Postpartum Depression: What Is It & Why Should You Care?

This post was written by a guest contributor.

Postpartum depression is a condition that is not widely known by many people. Usually reserved to private conversations in whispered tones between women, this serious illness is silently consuming the lives of families all across the globe.

Looking out for the well-being of you and your loved ones is no small task, and luckily there are many reliable resources – such as Mommy Authority – to help guide you along the everlasting journey of parenthood. There is no shame when it comes to health, especially when the mental health of your family and yourself are in question.

We are here to shed light on a mental health issue to raise the awareness and understanding of postpartum depression as well as educate people on how to best support those who may be suffering from this condition.

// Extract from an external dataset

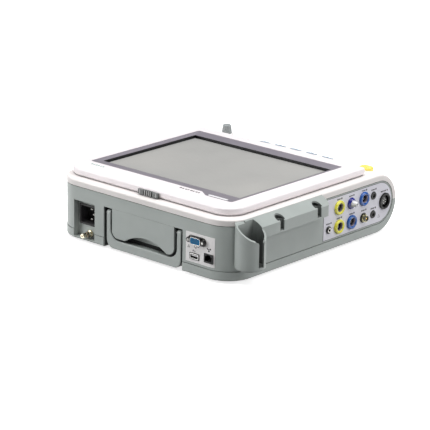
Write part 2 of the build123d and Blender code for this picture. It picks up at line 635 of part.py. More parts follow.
def alarm_lens():
    """Domed yellow alarm lamp on its base."""
    w, h = LAMP_W / 2, LAMP_L / 2
    lens = prism_z(LAMP_X - w, LAMP_X + w, LAMP_Y - h, LAMP_Y + h, 6.6, TOP_Z - LAMP_SINK, TOP_Z + LAMP_H)
    lens = fillet(lens.edges().group_by(Axis.Z)[-1], 2.8) - body_form(0)
    return lens + prism_z(LAMP_X - 5.9, LAMP_X + 5.9, LAMP_Y - 5.4, LAMP_Y + 5.4, 4, 80, TOP_Z + 0.1)


def key_board():
    """Circuit board under the keys and the knob."""
    return block(-80, 158, -152, -124, 72.0, 73.6)


def knob_encoder():
    """Encoder body under the knob, on the key board."""
    body = block(KNOB_X - 6.5, KNOB_X + 6.5, KNOB_Y - 6.5, KNOB_Y + 6.5, 73.6, 80)
    return body - rod_z(KNOB_X, KNOB_Y, 3.0 + RUN, 75, 81)


def encoder_plunger():
    """Sliding sleeve of the encoder, which moves down with the knob."""
    return rod_z(KNOB_X, KNOB_Y, 3.0, 77, 87) + rod_z(KNOB_X, KNOB_Y, 2.0, 86, 92)


def knob():
    """Tapered ribbed knob, bored for the plunger."""
    z0, z1 = TOP_Z + 1.1, 100.4
    body = Pos(KNOB_X, KNOB_Y, (z0 + z1) / 2) * Cone(7.6, 6.0, z1 - z0)
    body = fillet(body.edges().group_by(Axis.Z)[-1], 1.2)
    for k in range(24):
        a = 2 * math.pi * k / 24
        groove = Rot(0, -6.6, 0) * Cylinder(0.45, 10.0)
        body -= Pos(KNOB_X, KNOB_Y, (z0 + z1) / 2 - 1) * Rot(0, 0, math.degrees(a)) * Pos(7.1, 0, 0) * groove
    return body - rod_z(KNOB_X, KNOB_Y, 2.0 + RUN, z0 - 1, 92.5) - rod_z(KNOB_X, KNOB_Y, 3.3, z0 - 1, 87.9)


# ---- Display ----

def lid_plan(inset):
    """Plan outline of the display lid."""
    x0, x1, y0, y1 = LID_X0 + inset, LID_X1 - inset, LID_Y0 + inset, LID_Y1 - inset
    corners = [(x0, 0), (x0, y1), (x1, y1), (x1, y0), (x0, y0), (x0, -1)]
    big, small = LID_REAR_R - inset, max(LID_FRONT_R - inset, 1)
    outline = FilletPolyline(*corners, radius=[big, big, small, small])
    return make_face(outline + Line(corners[-1], corners[0]))


def lid_slab(inset, z0, z1):
    """The lid's outline as a slab."""
    return Pos(0, 0, z0) * extrude(lid_plan(inset), z1 - z0)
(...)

What Exactly Is Postpartum Depression?

Postpartum depression, otherwise known as puerperal or postnatal depression, can be understood as the range of changes that new mothers experience when having a baby. Raging hormones, stubborn weight and sleep deprivation; this term encompasses the physical, chemical, emotional, psychological, and social changes that come with giving birth.

In the first 6 weeks following childbirth, known as the postpartum period, as many as 85% of new mothers experience a disturbance in their mood, while 10 to 15% of women experience significant depression.

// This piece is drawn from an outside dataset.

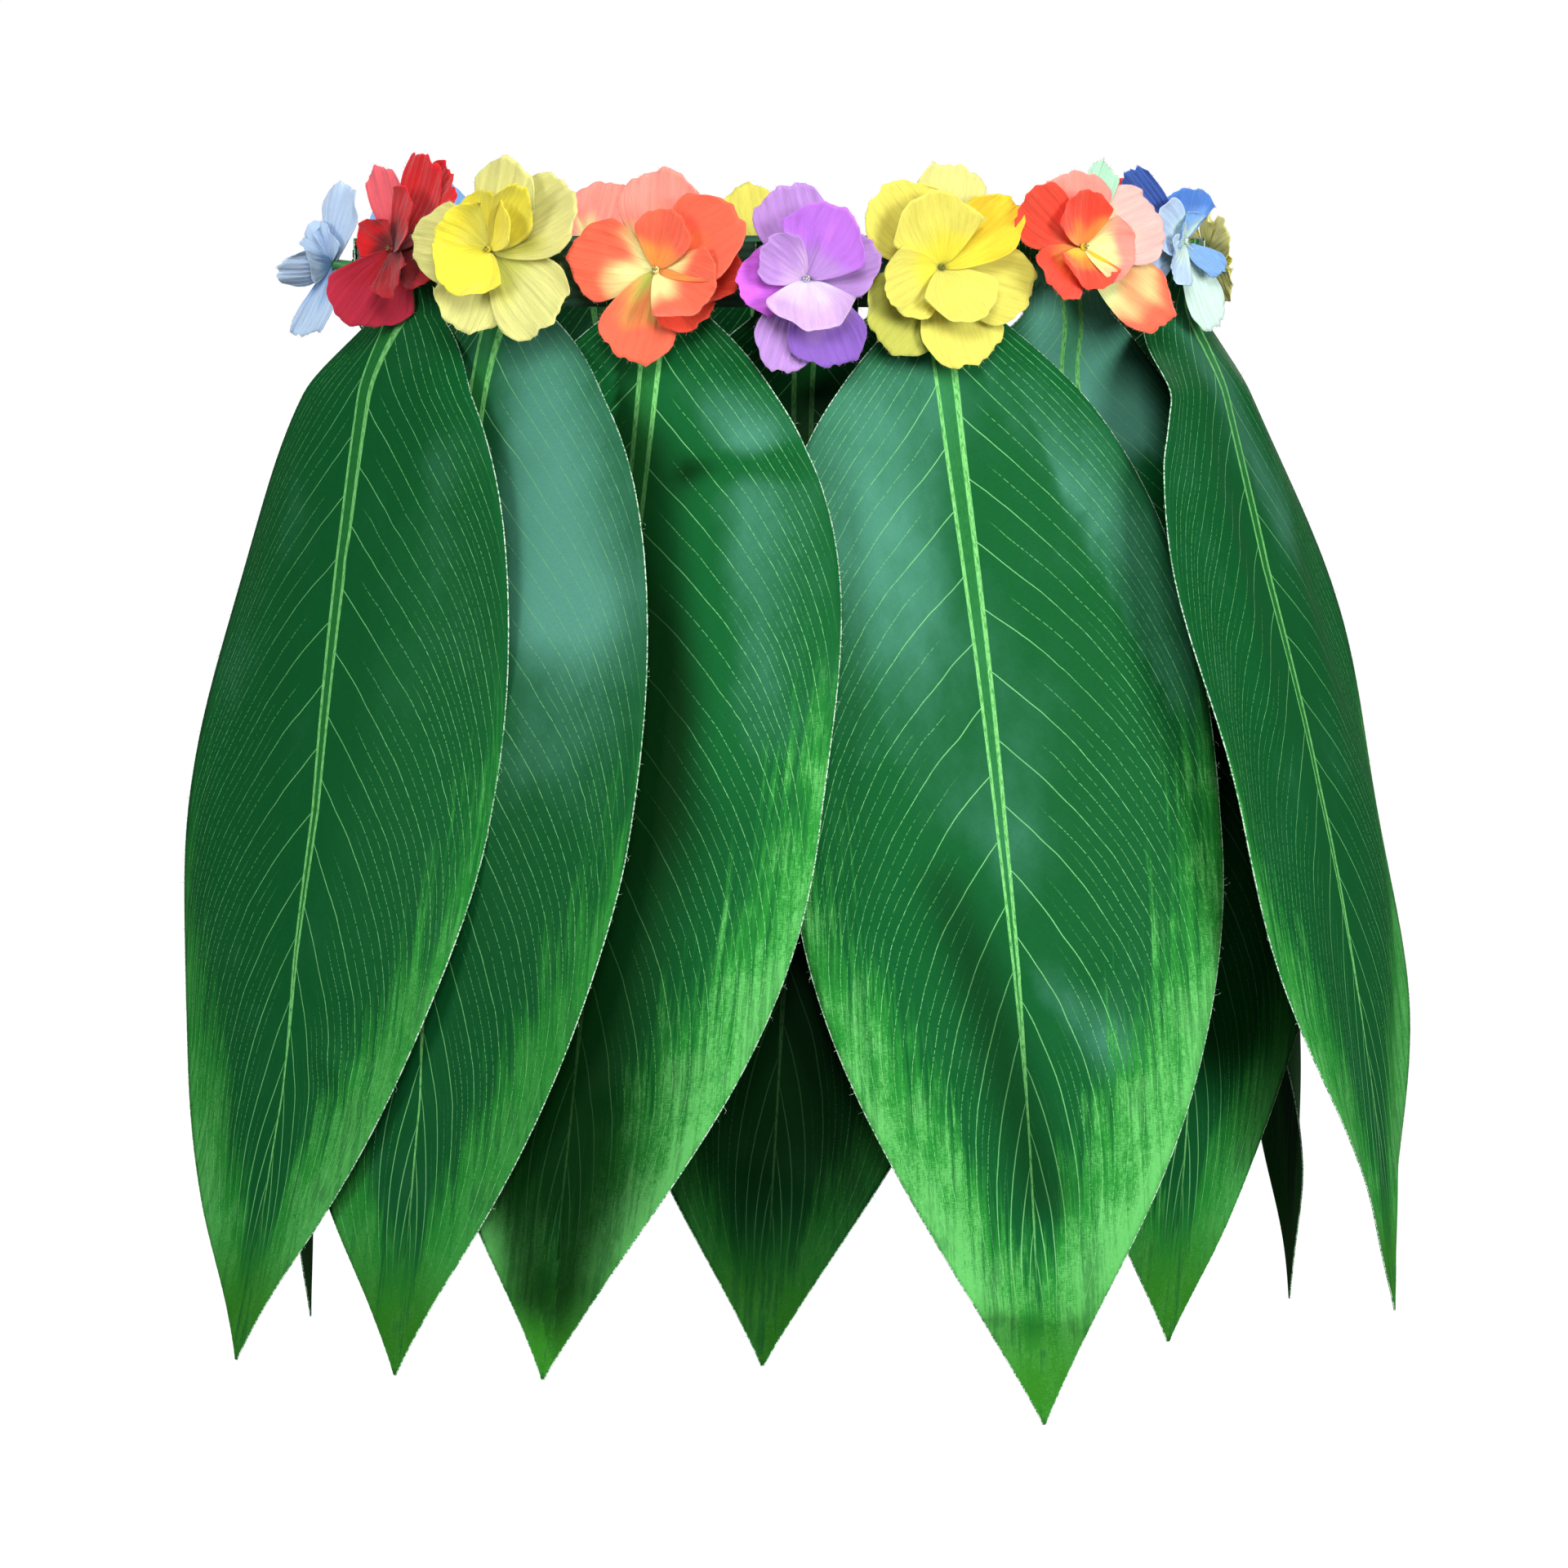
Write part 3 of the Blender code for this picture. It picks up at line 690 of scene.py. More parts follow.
def leaf_print(name, fade, rough):
    """Printed satin. fade says how much of the print comes through to this side of the cloth."""
    satin = Finish(name)
    ease, mix, most = satin.ease, satin.mix, satin.most
    cut, vein, tone = satin.stored("cut", 1), satin.stored("vein", 1), satin.stored("tone", 2)
    across, share, half = satin.parts(cut)
    # the vein's start and density, and the patches' painted sheen and painted shade
    start, density, painted_light = satin.parts(vein)
    down = share * LEAF_LENGTH
    far = abs(across)
    wide = far / half

    def spots(sizes, lot, *rough):
        """Blotches over the leaf, other ones for each lot of cloth."""
        return satin.noise((across * sizes[0], down * sizes[1], lot), *rough)

    # side veins, by how far the nearest one is and how strongly the screen printed it
    left = satin.sum("LESS_THAN", across, 0.0)
    wobble = spots(WOBBLES, tone * 9.0) - 0.5
    phase = (start + wobble * 0.010) / VEIN_GAP + left * 0.45
    spacing = VEIN_GAP / density

    def off_vein(turns):
        """How far away the nearest vein is, of those that lie one turn apart."""
        return abs(satin.sum("FRACT", turns) - 0.5) * spacing

    screen = satin.noise((phase * 7.0, down * 760.0, left * 9.0), 1.0)
    strength = satin.noise((phase * 1.3, far * 40.0, left * 5.0), 1.0)
    dots = ease(screen, 0.40, 0.54)
    off_main, off_half, off_fine = off_vein(phase), off_vein(phase + 0.5), off_vein(phase * 2.0) * 0.5
    outer = ease(wide, 0.10, 0.60)
    main = 1.0 - ease(off_main, MAIN_LINE[0] - outer * 0.00005, MAIN_LINE[1] - outer * 0.00011)
    main = main * (1.0 - outer * (1.0 - dots) * 0.75)
    half_line = (1.0 - ease(off_half, *HALF_LINE)) * dots
    half_line = half_line * ease(wide + strength * 0.3, 0.30, 0.42) * ease(spacing, 0.0045, 0.0090)
    fine = (1.0 - ease(off_fine, *FINE_LINE)) * dots
    fine = fine * ease(wide * 0.8 + share + strength * 0.6, 1.00, 1.25) * ease(spacing, 0.0070, 0.0130)
    main = main * ease(spacing, 0.0012, 0.0040)
    veins = most(most(main, half_line * 0.75), fine * 0.60)
    veins = veins * (strength * 0.8 + 0.55) * (1.0 - ease(wide, 0.90, 1.0))
    veins = veins * (1.0 - ease(share, *VEINS_END))

    # the two ribs and the ground between them
    fleck = spots(FLECKS, 7.0, 2.0, 0.6)
    rib_out = most(1.0 - share / RIBS_MEET, 0.0) ** 0.8 * RIB_APART
    rib_half = 0.00125 - share * 0.00095
    rib = 1.0 - ease(abs(far - rib_out) / rib_half + (fleck - 0.5) * 0.5, 0.75, 1.10)
    rib = rib * (1.0 - ease(share, *RIBS_END))
    outside = ease(far - rib_out, 0.0, 0.0009)
    core = (1.0 - outside) * fleck * 0.9

    # ground with the patches' painted sheen, and bright margins
    warp, weft = spots(WARP, 1.0, 1.0), spots(WEFT, 2.0, 1.0)
    grain = warp * 0.5 + weft * 0.5
    mottle = spots(MOTTLES, tone * 40.0, 4.0, 0.65)
    streak = spots(STREAKS, tone * 7.0, 4.0, 0.70)
    blotch = spots(BLOTCHES, tone * 3.0, 4.0, 0.62)
    # painted highlight: where the patches are above zero the ground turns to the painted sheen colour, and
    # the cloth is a little less rough there
    painted_sheen_and_gloss = ease(painted_light + (mottle - 0.5) * 0.9, 0.0, 1.25)
    ground_and_sheen = mix(painted_sheen_and_gloss, GROUND, PAINTED_SHEEN)
    inner = satin.node("ValToRGB", {"stops": MARGIN_STOPS}, {0: share})
    reach = wide - inner - left * 0.08 + (streak - 0.5) * 1.00 + (blotch - 0.5) * 0.36
    reach = reach + (tone - 1.0) * 0.60
    margin = ease(reach, -0.14, 0.20) * ease(share, *MARGINS_START)
    margin = most(margin, ease(share + (streak - 0.5) * 0.10, *TIP_STARTS))
    light = ease(reach * 0.75 + (blotch - 0.5) * 1.1 + (grain - 0.5) * 0.9, 0.0, 0.52)
    light = light * (ease(tone, 0.75, 1.10) * 0.80 + 0.20)
    bright = mix(light, BRIGHT, LIGHT)
    tip = mix(ease(blotch + (grain - 0.5) * 0.7, 0.40, 0.64) * 0.16, TIP, LIGHT)
    bright = mix(ease(share + (blotch - 0.5) * 0.10, *TIP_DARKENS), bright, tip)
    worn = ease((0.5 - streak) * 0.9 + (blotch - 0.5) * 0.8, -0.02, 0.16) * (0.66 - wide * 0.26)
    bright = mix(worn, bright, GROUND)
    colour = mix(margin, ground_and_sheen, bright)
    colour = mix(veins * outside, colour, VEIN)
    colour = mix(core * (1.0 - ease(share, *CORE_ENDS)), colour, RIB_CORE)
    rib_shade = mix(ease(fleck, 0.25, 0.60), RIB_CORE, RIB)
    colour = mix(rib, colour, rib_shade)
    # painted shade: where the patches are below zero the colour turns to the painted shadow colour
    painted_shadow = most(0.0 - painted_light, 0.0)
    colour = mix(ease(painted_shadow, 0.0, 1.0) * 0.93, colour, PAINTED_SHADE)

    # the dye lot with painted shade on leaves that hang in shade, the weave, and what comes through to this
    # side
    level = (grain * 0.50 + 0.75) * tone * fade
    colour = satin.scaled(colour, level)
    ripple = spots(RIPPLES, tone * 30.0, 3.0, 0.55)
    normal = satin.bump(ripple + grain * 0.04, 0.0030, 0.55)
    satin.set(Base_Color=colour, Roughness=rough - painted_sheen_and_gloss * 0.12, Normal=normal, Specular_IOR_Level=0.03)
    return satin.material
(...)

There are three types of postpartum depression, which include:

  • The Baby Blues – stress-induced mood swings and anxiety which only lasts 2 – 3 weeks.
  • Postpartum Depression – feelings of depression and anxiety that continue for more than 3 weeks. Symptoms experienced at this stage are more severe than the baby blues.  
  • Postpartum Psychosis – the most severe (and thankfully, more rare occurrence) results in insomnia, hallucinations, and delusions.

Associated Symptoms

This is a list of a few of the symptoms that may be experienced by someone suffering from postpartum depression.

  • Irritability
  • Exhaustion
  • Anxiety
  • Sleeplessness and insomnia
  • Changes in appetite
  • Lack of interest in sex
  • Negative thinking
  • The inability to enjoy anything
  • Depression (low, unhappy, tearful)
  • Feelings of hopelessness
  • The contemplation of suicide

Why You Should Care About It

Postpartum depression not only jeopardizes the health and well-being of a new mother, potentially placing her life in danger, but it also has an impact on the immediate family. From children to parents to partners to siblings – family members experience the stress and anxiety of their loved one being depressed, as well as the helplessness of not knowing what to do to help. Postpartum depression also affects the newborn baby by increasing their likelihood of experiencing anxiety and depression. Furthermore, if the child is female and wants to start a family one day, it could lead to another loop of mental illness when or if they give birth themselves.

Risk Factors for Postpartum Depression

The following factors may increase your chances of having postpartum depression:

  • You have a close family member who is diagnosed with depression and anxiety.
  • You have experienced mood disorders prior to pregnancy or during a previous pregnancy.
  • You experienced a stressful event during pregnancy (the loss of a loved one, illness, abnormality etc.)
  • You are carrying out an unwanted or unplanned pregnancy.
  • You are currently abusing substances.
  • You are in your teens or over the age of 40.

Recognizing Symptoms In Others

Postpartum depression develops gradually and often mothers don’t realize they are experiencing the onset of this common condition. The support of a loved one will make the world of difference, so if you are concerned of the well-being of a family member or friend who has just become a new mother; keep an eye out for the following signs:

  • Constant anxiety about their baby’s well being – despite logical reassurance.  
  • Frequent bursts of tears for no apparent reason.
  • An unwillingness to spend time with their baby beyond the necessary; having a tough time bonding.
  • A loss in a sense of time going by.
  • A loss in a sense of humor.
  • Displays of hopelessness and negativity.
  • A neglect of self-care.  
  • An avoidance of socializing, withdrawing from contact.

How to Offer Your Support

By taking the time to read this article and understanding postpartum depression, you are already one step closer to helping. You can make a difference in a new mother’s life by letting her know that she is not alone and that she does not have to fulfill any unrealistic ideas of being a ‘perfect’ anything. Let her know that you are there for her, and although you may not understand entirely, you will support her regardless.

Give her what she needs; it may be as simple as a warm and soothing bath, a quiet walk, or time alone to watch a movie. If she needs an ear to listen, a shoulder to cry on, or a hand to hold – be there. If medication scares her, consider alternative solutions and meditation.

There is no easy way to deal with postpartum depression, but an understanding and an unwavering support is a great place to start.